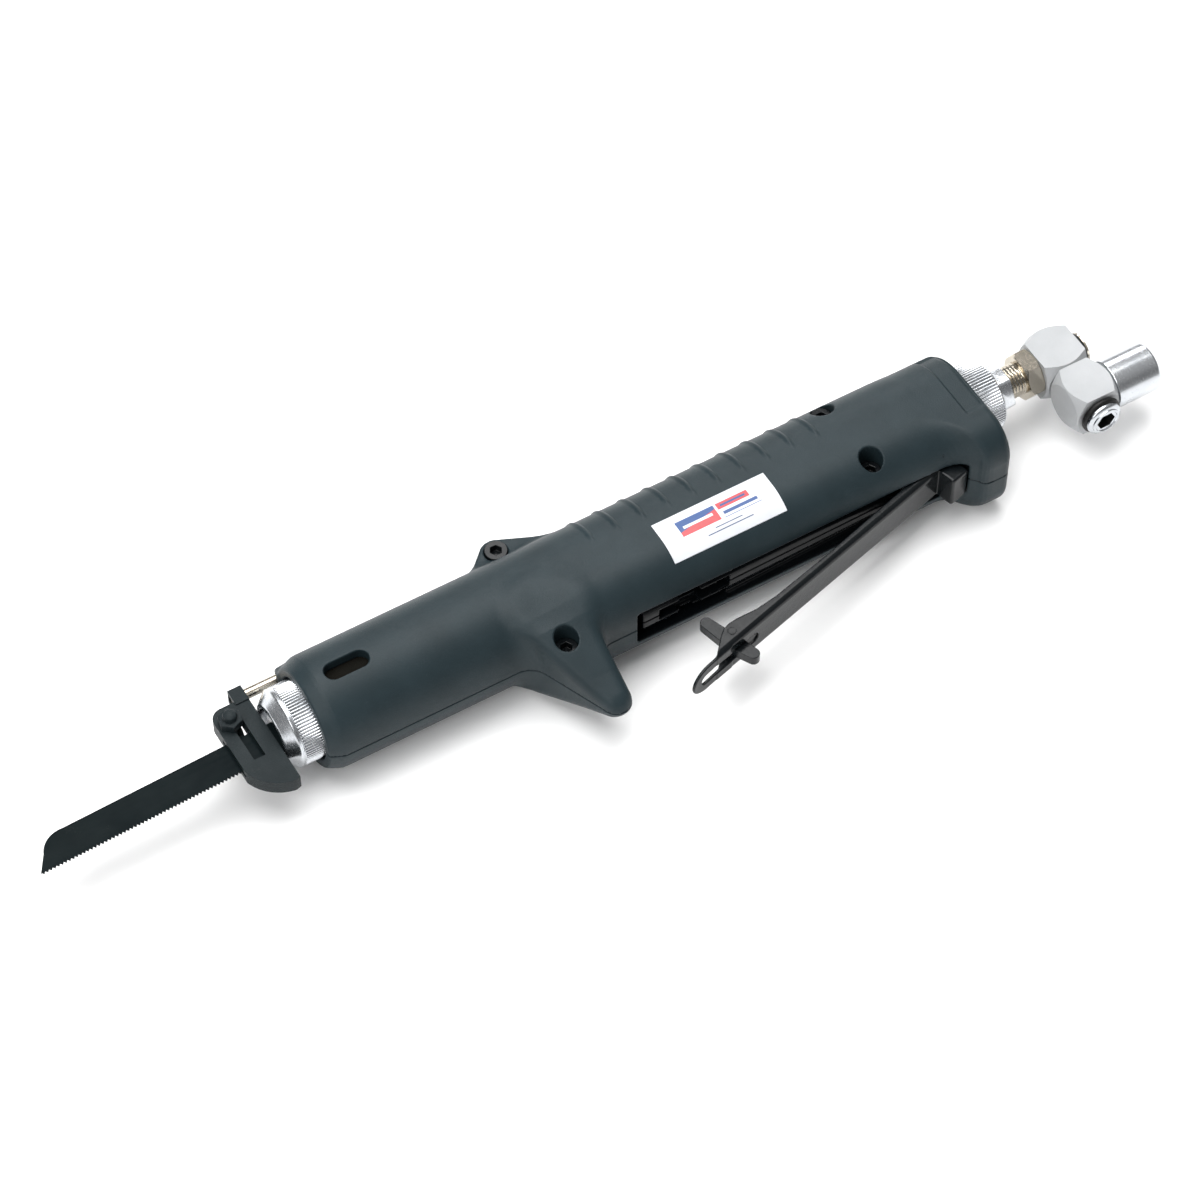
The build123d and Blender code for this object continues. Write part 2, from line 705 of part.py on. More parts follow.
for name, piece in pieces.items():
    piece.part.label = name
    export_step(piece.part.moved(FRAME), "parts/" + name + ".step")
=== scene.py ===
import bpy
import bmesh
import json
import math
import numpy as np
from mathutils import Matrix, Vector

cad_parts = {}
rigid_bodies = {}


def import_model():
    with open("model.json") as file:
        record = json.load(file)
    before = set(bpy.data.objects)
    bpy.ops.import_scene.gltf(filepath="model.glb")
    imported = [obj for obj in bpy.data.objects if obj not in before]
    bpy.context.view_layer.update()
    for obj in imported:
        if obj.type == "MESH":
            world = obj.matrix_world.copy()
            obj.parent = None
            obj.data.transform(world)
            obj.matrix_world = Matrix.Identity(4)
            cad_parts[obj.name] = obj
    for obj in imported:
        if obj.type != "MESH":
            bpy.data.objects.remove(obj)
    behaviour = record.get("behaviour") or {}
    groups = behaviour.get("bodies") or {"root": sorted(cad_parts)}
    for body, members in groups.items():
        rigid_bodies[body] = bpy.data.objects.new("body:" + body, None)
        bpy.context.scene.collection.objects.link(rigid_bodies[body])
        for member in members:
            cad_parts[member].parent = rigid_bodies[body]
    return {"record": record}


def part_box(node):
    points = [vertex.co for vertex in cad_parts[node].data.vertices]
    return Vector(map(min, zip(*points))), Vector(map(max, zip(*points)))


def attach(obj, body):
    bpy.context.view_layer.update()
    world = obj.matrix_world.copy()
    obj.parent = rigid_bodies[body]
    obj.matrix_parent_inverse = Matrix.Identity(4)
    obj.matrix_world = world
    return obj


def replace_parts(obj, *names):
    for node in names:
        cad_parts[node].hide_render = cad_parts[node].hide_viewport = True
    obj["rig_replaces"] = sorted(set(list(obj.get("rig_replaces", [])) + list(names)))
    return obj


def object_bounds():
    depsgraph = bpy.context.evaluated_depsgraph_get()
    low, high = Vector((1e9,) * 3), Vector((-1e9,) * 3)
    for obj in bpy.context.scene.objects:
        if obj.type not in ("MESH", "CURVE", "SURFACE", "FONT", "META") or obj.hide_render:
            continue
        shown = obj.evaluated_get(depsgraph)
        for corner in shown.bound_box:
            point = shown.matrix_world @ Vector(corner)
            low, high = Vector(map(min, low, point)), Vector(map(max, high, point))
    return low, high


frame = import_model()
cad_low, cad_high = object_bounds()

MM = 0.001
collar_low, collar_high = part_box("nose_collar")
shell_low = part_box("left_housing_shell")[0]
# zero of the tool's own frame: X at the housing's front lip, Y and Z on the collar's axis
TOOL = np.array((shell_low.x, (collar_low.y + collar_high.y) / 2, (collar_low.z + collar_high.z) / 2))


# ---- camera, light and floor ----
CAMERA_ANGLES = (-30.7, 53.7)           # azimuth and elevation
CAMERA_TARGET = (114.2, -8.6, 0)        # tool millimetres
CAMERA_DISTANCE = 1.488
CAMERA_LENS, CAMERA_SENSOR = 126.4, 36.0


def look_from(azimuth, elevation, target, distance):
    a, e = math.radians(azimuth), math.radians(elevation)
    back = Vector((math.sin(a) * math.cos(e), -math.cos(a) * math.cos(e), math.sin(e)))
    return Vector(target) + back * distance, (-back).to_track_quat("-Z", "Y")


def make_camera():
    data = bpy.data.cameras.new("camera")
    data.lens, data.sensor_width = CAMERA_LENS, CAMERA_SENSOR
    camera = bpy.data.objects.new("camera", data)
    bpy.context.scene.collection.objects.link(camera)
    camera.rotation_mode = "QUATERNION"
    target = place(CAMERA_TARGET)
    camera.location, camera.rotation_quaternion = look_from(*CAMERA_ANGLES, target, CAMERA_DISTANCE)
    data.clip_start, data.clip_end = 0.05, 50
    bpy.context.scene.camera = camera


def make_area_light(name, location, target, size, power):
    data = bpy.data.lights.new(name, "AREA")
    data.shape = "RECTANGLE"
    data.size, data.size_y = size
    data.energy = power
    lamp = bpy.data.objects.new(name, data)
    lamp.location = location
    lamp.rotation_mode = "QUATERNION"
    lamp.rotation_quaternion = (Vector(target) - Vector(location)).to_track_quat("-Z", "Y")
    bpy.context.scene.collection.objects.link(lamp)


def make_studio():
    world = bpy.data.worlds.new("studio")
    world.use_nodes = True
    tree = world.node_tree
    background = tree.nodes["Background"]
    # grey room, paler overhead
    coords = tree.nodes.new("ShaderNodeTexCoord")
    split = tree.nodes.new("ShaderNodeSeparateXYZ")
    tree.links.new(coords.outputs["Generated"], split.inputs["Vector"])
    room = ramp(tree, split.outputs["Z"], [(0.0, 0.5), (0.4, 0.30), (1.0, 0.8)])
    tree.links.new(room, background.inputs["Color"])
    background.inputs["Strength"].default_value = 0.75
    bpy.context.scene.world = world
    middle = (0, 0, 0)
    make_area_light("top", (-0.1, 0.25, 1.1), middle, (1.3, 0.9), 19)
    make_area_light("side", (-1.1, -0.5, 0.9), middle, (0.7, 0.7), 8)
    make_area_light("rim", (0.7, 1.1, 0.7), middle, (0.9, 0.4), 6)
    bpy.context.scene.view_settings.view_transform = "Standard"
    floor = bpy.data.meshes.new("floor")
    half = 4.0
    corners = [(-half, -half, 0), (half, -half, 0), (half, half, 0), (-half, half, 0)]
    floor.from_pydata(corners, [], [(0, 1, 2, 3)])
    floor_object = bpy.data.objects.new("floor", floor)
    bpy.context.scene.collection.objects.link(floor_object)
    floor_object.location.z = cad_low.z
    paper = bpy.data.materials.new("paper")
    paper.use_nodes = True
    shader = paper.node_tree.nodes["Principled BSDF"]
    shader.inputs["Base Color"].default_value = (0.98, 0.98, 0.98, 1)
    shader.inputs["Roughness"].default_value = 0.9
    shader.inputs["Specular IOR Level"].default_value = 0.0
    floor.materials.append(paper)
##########
**Exercise prompt:** Transcribe each line of the data above, unaltered, from the one where "for name, piece" appears to the one where "for member in" appears, inclusive of both.

**Result for this exercise:**
for name, piece in pieces.items():
    piece.part.label = name
    export_step(piece.part.moved(FRAME), "parts/" + name + ".step")
=== scene.py ===
import bpy
import bmesh
import json
import math
import numpy as np
from mathutils import Matrix, Vector

cad_parts = {}
rigid_bodies = {}


def import_model():
    with open("model.json") as file:
        record = json.load(file)
    before = set(bpy.data.objects)
    bpy.ops.import_scene.gltf(filepath="model.glb")
    imported = [obj for obj in bpy.data.objects if obj not in before]
    bpy.context.view_layer.update()
    for obj in imported:
        if obj.type == "MESH":
            world = obj.matrix_world.copy()
            obj.parent = None
            obj.data.transform(world)
            obj.matrix_world = Matrix.Identity(4)
            cad_parts[obj.name] = obj
    for obj in imported:
        if obj.type != "MESH":
            bpy.data.objects.remove(obj)
    behaviour = record.get("behaviour") or {}
    groups = behaviour.get("bodies") or {"root": sorted(cad_parts)}
    for body, members in groups.items():
        rigid_bodies[body] = bpy.data.objects.new("body:" + body, None)
        bpy.context.scene.collection.objects.link(rigid_bodies[body])
        for member in members:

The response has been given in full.